— Work to do —
Quote verbatim the span of lines that begins the listing below and closes with the line containing "floor_glow: float = 0.93".
** BEGIN Stored data **
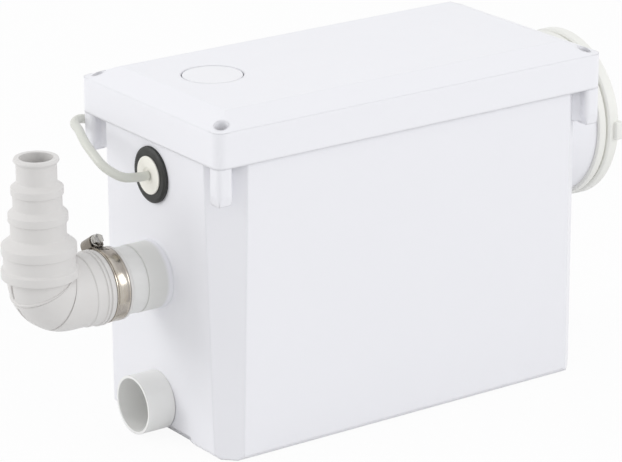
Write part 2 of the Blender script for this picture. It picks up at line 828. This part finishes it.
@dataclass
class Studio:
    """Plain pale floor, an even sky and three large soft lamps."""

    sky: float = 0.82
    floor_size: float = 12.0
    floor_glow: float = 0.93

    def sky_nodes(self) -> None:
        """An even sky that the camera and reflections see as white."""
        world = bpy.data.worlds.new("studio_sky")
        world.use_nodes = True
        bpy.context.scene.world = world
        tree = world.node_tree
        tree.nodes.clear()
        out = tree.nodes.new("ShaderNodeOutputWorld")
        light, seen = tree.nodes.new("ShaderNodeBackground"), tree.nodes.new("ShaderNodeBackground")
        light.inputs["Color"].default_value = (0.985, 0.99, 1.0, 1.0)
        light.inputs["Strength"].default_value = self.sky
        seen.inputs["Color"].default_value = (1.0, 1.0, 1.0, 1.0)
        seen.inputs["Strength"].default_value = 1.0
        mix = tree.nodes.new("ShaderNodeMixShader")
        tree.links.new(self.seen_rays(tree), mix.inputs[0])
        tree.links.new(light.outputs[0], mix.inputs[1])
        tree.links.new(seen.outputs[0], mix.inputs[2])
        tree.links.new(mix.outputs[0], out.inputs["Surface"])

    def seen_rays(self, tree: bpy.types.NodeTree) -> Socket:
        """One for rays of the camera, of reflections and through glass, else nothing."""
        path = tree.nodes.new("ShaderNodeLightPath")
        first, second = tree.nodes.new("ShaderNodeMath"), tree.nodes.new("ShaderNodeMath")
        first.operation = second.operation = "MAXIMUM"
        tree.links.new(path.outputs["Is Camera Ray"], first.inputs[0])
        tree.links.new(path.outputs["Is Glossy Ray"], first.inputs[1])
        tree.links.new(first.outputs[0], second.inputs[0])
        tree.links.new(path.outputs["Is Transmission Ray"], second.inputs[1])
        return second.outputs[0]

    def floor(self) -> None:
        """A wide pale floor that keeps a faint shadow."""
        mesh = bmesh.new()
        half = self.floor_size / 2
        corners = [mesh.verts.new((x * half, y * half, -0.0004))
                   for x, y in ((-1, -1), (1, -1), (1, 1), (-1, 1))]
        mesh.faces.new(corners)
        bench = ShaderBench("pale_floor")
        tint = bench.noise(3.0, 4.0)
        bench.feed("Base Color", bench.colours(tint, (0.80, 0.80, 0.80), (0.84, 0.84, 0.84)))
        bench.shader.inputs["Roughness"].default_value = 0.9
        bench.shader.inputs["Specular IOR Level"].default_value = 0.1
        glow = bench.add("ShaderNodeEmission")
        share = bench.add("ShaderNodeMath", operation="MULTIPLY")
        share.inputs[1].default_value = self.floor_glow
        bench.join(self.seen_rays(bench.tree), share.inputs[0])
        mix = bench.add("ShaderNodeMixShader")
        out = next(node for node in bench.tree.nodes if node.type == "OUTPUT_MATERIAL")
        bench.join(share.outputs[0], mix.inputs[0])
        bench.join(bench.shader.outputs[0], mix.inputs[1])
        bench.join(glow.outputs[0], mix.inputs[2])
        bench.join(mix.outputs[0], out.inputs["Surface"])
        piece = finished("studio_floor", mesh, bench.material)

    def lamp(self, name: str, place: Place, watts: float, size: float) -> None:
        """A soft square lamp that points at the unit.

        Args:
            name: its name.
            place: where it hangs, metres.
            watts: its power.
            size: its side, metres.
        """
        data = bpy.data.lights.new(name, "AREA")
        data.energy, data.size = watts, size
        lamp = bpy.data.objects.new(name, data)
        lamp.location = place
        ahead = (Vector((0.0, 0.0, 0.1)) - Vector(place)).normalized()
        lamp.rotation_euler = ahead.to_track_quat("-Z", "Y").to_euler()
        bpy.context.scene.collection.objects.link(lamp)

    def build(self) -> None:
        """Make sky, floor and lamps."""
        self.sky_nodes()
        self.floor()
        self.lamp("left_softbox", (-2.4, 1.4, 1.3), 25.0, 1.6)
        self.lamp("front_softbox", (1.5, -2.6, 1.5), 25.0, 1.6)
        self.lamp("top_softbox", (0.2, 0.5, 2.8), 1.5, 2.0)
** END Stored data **
— Response to the exercise —
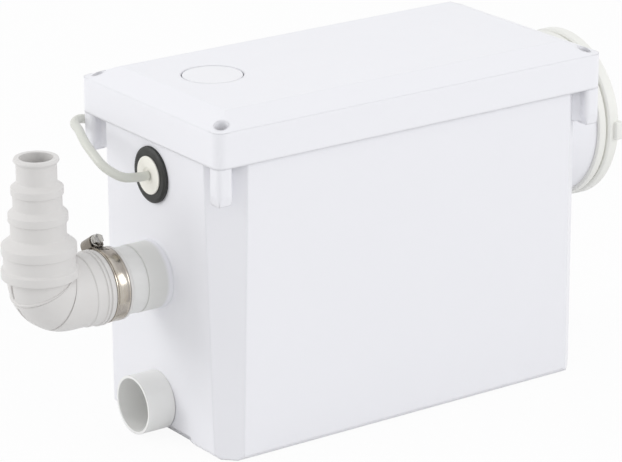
Write part 2 of the Blender script for this picture. It picks up at line 828. This part finishes it.
@dataclass
class Studio:
    """Plain pale floor, an even sky and three large soft lamps."""

    sky: float = 0.82
    floor_size: float = 12.0
    floor_glow: float = 0.93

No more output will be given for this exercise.